President Bush may not be very good at reality, but he and Mr. Cheney and Mr. Rove are still gifted at letting American troops be killed, and then turning their deaths to their own political advantage.
The equation is simple. This country does not want more troops in Iraq. It wants fewer.
Go and make it happen, or go and look for other work.
Yet you Democrats must assume that even if you take the most obvious of courses, and cut off funding for the war, Mr. Bush will ignore you as long as possible, or will find the money elsewhere, or will spend the money meant to protect the troops, and re-purpose it to keep as many troops there as long as he can keep them there.
Because that’s what this is all about, is it not, Mr. Bush?
That is what this “sacrifice” has been for.
To continue this senseless, endless war.”
An immediate pullout would be welcome by many, including Olbermann. But even if we were to leave Iraq tomorrow, the damage has been done by this president, his administration and by those who’ve enabled them by their support.
You can say what you want about Olbermann, but you can’t fault him for his passion, his willingness to engage his audience by being provocative and his obvious desire to instill some professionalism to a profession that has lacked much of that quotient of late.

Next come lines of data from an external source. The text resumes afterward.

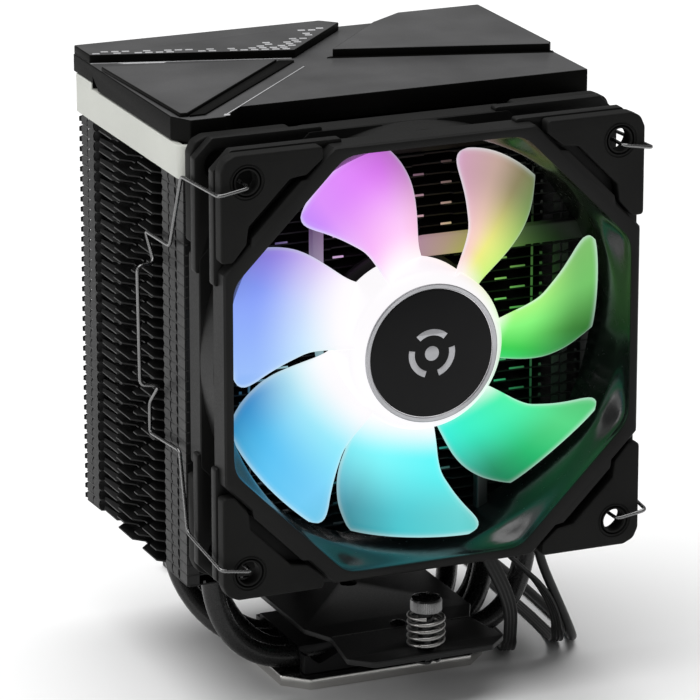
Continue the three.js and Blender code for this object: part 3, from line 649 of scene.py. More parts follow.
def connector(name, lead, x, y, wide, deep, high, pins):
    """A female pin housing: a rounded block with pin sockets, contact windows and two key ribs."""
    half_w, half_d = wide / 2, deep / 2
    body = plate_mesh([rounded(rectangle(-half_w, -half_d, half_w, half_d), 0.5)], 0.02, high, bevel=0.3)
    pitch = wide / pins * 0.94
    cutters = []
    for i in range(pins):
        px = (i - (pins - 1) / 2) * pitch
        cutters.append(block_mesh((px - 0.4, -half_d - 1, high / 2 - 0.4),
            (px + 0.4, -half_d + 4, high / 2 + 0.4)))
        cutters.append(block_mesh((px - 0.55, -0.6, high - 0.5), (px + 0.55, 2.6, high + 1)))
    ribs = [block_mesh((side * wide / 4 - 0.35, -half_d + 0.6, high - 0.2),
        (side * wide / 4 + 0.35, half_d - 1.2, high + 0.55)) for side in (-1, 1)]
    mesh = joined_mesh([cut_away(body, cutters), *ribs])
    mesh.transform(Matrix.Translation(Vector((x, y, 0)) * MM))
    tidy_mesh(mesh)
    return finish_object(name, mesh, M["connector"], replaces=(lead + "_plug",))


def tie(lead, x, y, half, height):
    """A loop of strap over the coil, with ridges along its top."""
    outer = rounded([(-half - 0.8, 0.05), (-half, 0.05), (-half, height + 0.3), (half, height + 0.3),
        (half, 0.05), (half + 0.8, 0.05), (half + 0.8, height + 1.1), (-half - 0.8, height + 1.1)], 0.35)
    strap = plate_mesh([outer], -2.5, 2.5, bevel=0.2, plan="frontal")
    ridges = [block_mesh((-half - 0.2, -2.2 + 1.1 * i, height + 1.0),
        (half + 0.2, -1.8 + 1.1 * i, height + 1.2)) for i in range(5)]
    mesh = joined_mesh([strap, *ridges])
    mesh.transform(Matrix.Translation(Vector((x, y, 0)) * MM))
    tidy_mesh(mesh)
    return finish_object(lead + "_strap", mesh, M["tie"], replaces=(lead + "_tie",))


def add_leads():
    for name, pins, plug_size, tie_size in (
        ("fan_lead", 4, (4.2, 84.45, 10.4, 10.9, 5.6), (-21, 84, 3.0, 4.2)),
        ("fan_light_lead", 3, (38.9, 116.45, 8.4, 10.9, 4.6), (17.7, 116, 2.7, 3.6)),
    ):
        lead = LEADS[name]
        housing = connector(name + "_housing", name, *plug_size, pins)
        obj, path = ribbon(name, lead)
        tie(name, *tie_size)
    line = [p for p, _ in ribbon_line(COVER_LEAD)]
    housing = connector("cover_light_lead_housing", "cover_light_lead", 44.5, 154.7, 7, 11.8, 4.6, 3)
    obj = tube("cover_light_lead_cable", line, 1.3, M["cable"], sides=14,
        replaces=("cover_light_lead", "cover_light_lead_coil"))
    tie("cover_light_lead", 31.6, 156, 4.9, 2.7)
    clamp = plate_mesh([rounded(rectangle(18.6, -36.4, 40.6, -32), 0.7)], 40.8, 43, bevel=0.3)
    slots = [block_mesh((x - w, -34.7, 40), (x + w, -33.3, 41.6)) for x,
        w in ((21.5, 2.2), (26.5, 1.9), (36.8, 1.4))]
    finish_object("lead_clamp", cut_away(clamp, slots), M["frame"], replaces=("lead_retainer",))


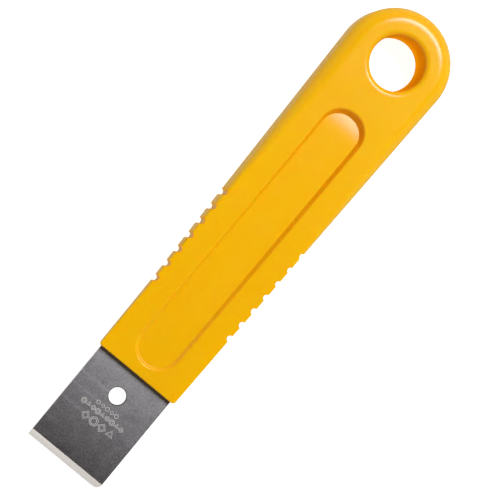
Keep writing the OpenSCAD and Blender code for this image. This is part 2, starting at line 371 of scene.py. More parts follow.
def triangulated(loops, extra):
    """Triangles between closed loops, the first outside and the rest round holes."""
    points = []
    edges = []
    for loop in loops:
        first = len(points)
        count = len(loop)
        points += [tuple(p) for p in loop]
        edges += [(first + i, first + (i + 1) % count) for i in range(count)]
    points += [tuple(p) for p in extra]
    verts, _, faces, origins, _, _ = delaunay_2d_cdt([Vector(p) for p in points], edges, [], 0, 1e-7)
    flat = np.array([(v.x, v.y) for v in verts])
    middles = np.array([flat[list(f)].mean(axis=0) for f in faces])
    wanted = inside(middles, loops[0])
    for loop in loops[1:]:
        wanted &= ~inside(middles, loop)
    order = {}
    for new, old in enumerate(origins):
        for index in old:
            order[index] = new
    tris = [tuple(f) for f, keep in zip(faces, wanted) if keep]
    return flat, tris, order


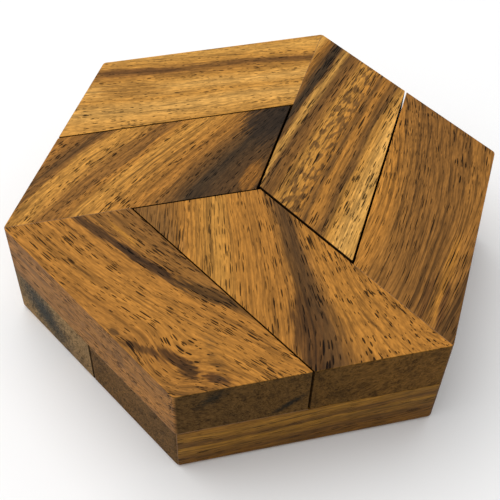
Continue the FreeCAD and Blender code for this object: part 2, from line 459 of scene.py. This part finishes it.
# Pale gold, fine and mottled, with one thin brown streak.
bar("rear_piece_top_outer_bar", "rear_piece", wood(
    "pale_rain_tree", grain=-5.5, at=(-10, 40), seed=5.0, bend=-0.0006,
    fan=(-0.008, -0.001), pores=0.38, pore_long=1.4, lines=0.24, fleck=0.22, cloud=0.1,
    bands=[(-14, "gold"), (-7.5, "straw"), (-4, "gold"), (-1, "straw"), (2.5, "gold"), (4.5, "tan"),
           (5.5, "brown"), (7.5, "gold"), (10.5, "pale gold"), (14, "gold")],
    marks=[(-22, 46.6, -7, 17, 1.5, "#76502C"), (13, 44.6, -5, 22, 1.0, "#7A542E"),
           (-25, 40, -4, 11, 4, "#AE7E44")],
))
# Gold and near-black stripes with a band of ragged figure.
bar("rear_piece_top_inner_bar", "rear_piece", wood(
    "striped_rain_tree", grain=51, at=(19, 12), seed=6.0, bend=0.0007,
    fan=(-0.002, 0.002), ragged=0.35, wander=0.3, flame=(-0.7, 2.7, "#745230"), pores=0.52, pore_long=3.4,
    bands=[(-18, "pale gold"), (-14, "straw"), (-10.5, "gold"), (-9, "umber"), (-7.5, "tan"),
           (-6, "honey"), (-4.5, "umber"), (-3, "honey"), (0, "gold"), (2, "gold"), (4, "brown"),
           (6.5, "umber"), (8, "pale gold"), (9.2, "umber"), (10, "deep"), (11, "deep"),
           (12, "umber"), (14, "honey"), (16, "pale gold")],
))
# Grey brown with one slate grey cloud.
bar("rear_piece_bottom_outer_bar", "rear_piece", wood(
    "grey_streaked_rain_tree", grain=60, at=(-45, 10), seed=7.0, end="#74624E",
    soak=0.3, veins=[(-54.6, -9.4, 9, -60, 35, 14, 8, "#3C3E42")],
    bands=[(-20, "grey brown"), (-8, "grey tan"), (0, "grey brown"), (8, "grey tan"), (20, "grey brown")],
))
# Plain amber with darker edges.
bar("rear_piece_bottom_inner_bar", "rear_piece", wood(
    "plain_rain_tree", grain=0, at=(20, 12), seed=8.0,
    bands=[(-14, "brown"), (0, "amber"), (14, "brown")],
))

# --- Right piece ----------------------------------------------------------------------
# Its top outer bar is an even reddish brown with fine dark lines. Its top inner bar is
# orange with long pores, and a brown band crosses it towards the front.

# Even reddish brown with long fine dark lines.
bar("right_piece_top_outer_bar", "right_piece", wood(
    "reddish_rain_tree", grain=61, at=(40, -12), seed=9.0, bend=-0.0035,
    fan=(0.01, -0.001), pores=0.42, pore_long=4.5, lines=0.42, cloud=0.05,
    bands=[(-17, "umber"), (-13, "umber"), (-10, "tan"), (-7.5, "tan"), (-5, "brown"), (5, "brown"),
           (8, "tan"), (10, "amber"), (13, "honey")],
    marks=[(34.5, -35, 57, 16, 1.6, "#AC783A"), (27, -41, 56, 14, 1.0, "#704C2A"),
           (31, -42, 58, 12, 0.9, "#684628")],
))
# Orange gold with long dark pores and one brown band across.
bar("right_piece_top_inner_bar", "right_piece", wood(
    "orange_rain_tree", grain=-94, at=(3, -24), seed=10.0, end="#674B2A", bend=0.0015,
    fan=(0.009, -0.022), pore_long=3.4, lines=0.3,
    bands=[(-36, "brown"), (-28, "tan"), (-24, "honey"), (-16, "gold"), (-12, "honey"), (-4, "amber"),
           (-2, "tan"), (-1, "umber"), (1, "dark"), (2.5, "umber"), (3.5, "tan"), (5, "honey"),
           (20, "amber")],
    marks=[(0.6, -44, 88, 14, 4.2, "#664526"), (-26, -5, -70, 13, 5, "#8A6238")],
))
# Plain warm tan with darker edges.
bar("right_piece_bottom_outer_bar", "right_piece", wood(
    "warm_rain_tree", grain=-60, at=(45, 10), seed=11.0,
    bands=[(-14, "brown"), (0, "tan"), (14, "umber")],
))
# Plain dark brown.
bar("right_piece_bottom_inner_bar", "right_piece", wood(
    "dark_rain_tree", grain=60, at=(20, -26), seed=12.0,
    bands=[(-14, "umber"), (0, "dark"), (14, "brown")],
))

# --- Glue lines -----------------------------------------------------------------------
# Thin lines of yellow wood glue that has gone amber and holds a little sanding dust.

DUST_GRAIN = 2 * MM
glue, glue_tree, glue_shader = new_material("aged_wood_glue")
spot = add(glue_tree, "ShaderNodeTexCoord")
dust = add(glue_tree, "ShaderNodeTexNoise", {"Vector": spot.outputs["Object"], "Scale": 1 / DUST_GRAIN})
amber = add(glue_tree, "ShaderNodeValToRGB", {"Fac": dust.outputs["Fac"]})
amber.color_ramp.elements[0].color = linear("#5A3C1E")
amber.color_ramp.elements[1].color = linear("#8A6030")
glue_tree.links.new(amber.outputs[0], glue_shader.inputs["Base Color"])
glue_shader.inputs["Roughness"].default_value = 0.5
for node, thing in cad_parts.items():
    if node.endswith("_glue"):
        thing.data.materials.clear()
        thing.data.materials.append(glue)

While many hail the John Stewarts and Stephen Colberts for supposedly engaging our nation’s younger set, irony and humor won’t get it done. 3,000 dead American soldiers, tens of thousands of innocent Iraqi civilian deaths and billions and billions of U.S. dollars squandered to destroy a culture and destabilize a region is not the fodder of jokes and witticisms. It’s a pox that will haunt us for decades, if we have any shred of decency and integrity remaining in our national psyche.
The ratings of Olbermann’s program continues to trend upward, as does MSNBC’s overall returns, validating the idea that you can still do hard news, on TV and attract audience share.
All I can say is keep it up Keith—some of us are paying attention and appreciate your courage and journalistic panache.